7 — Speed it up with pruning
We know that model accuracy increases with depth, but what about speed? More layers means more parameters, and more parameters means more computation, more memory consumption, and less speed. Ideally, we would like to maintain high accuracy while increasing our speed. We can do this with pruning.
The idea is that among the many parameters in the network, some are redundant and don’t contribute a lot to the output. If you could rank the neurons in the network according to how much they contribute, you could then remove the low ranking neurons from the network, resulting in a smaller and faster network. The ranking can be done according to the L1/L2 mean of neuron weights, their mean activation, the number of times a neuron wasn’t zero on some validation set, and other creative methods. Getting faster/smaller networks is important for running deep learning networks on mobile devices.
The most basic way of pruning networks is to simply drop certain convolutional filters. This was done fairly successfully in this recent paper. The neuron ranking in this work is fairly simple: it’s the L1 norm of the weights of each filter. On each pruning iteration they rank all the filters, prune the m lowest ranking filters globally among all the layers, retrain and repeat!

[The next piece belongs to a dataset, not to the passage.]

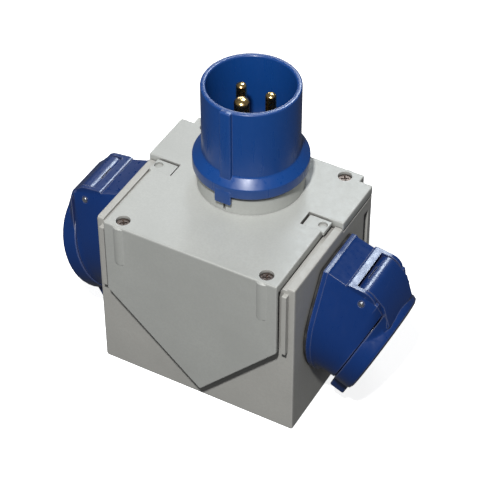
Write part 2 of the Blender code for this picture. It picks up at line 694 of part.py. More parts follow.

A key insight to pruning filters was presented in another recent paper that analysed the structure of Residual Networks. The authors showed that when removing layers, networks with residual shortcut connections (such as ResNets) were far more robust in maintaining good accuracy than networks that did not use any shortcut connections (such as VGG or AlexNet). This interesting discovery is of great practical importance because it tells us that when pruning a network for deployment and application, the network design is of critical importance (go with ResNets!). So it’s always good to use the latest and greatest methods!
That’s a wrap!
There you have it, your 7 practical tips for Deep Learning!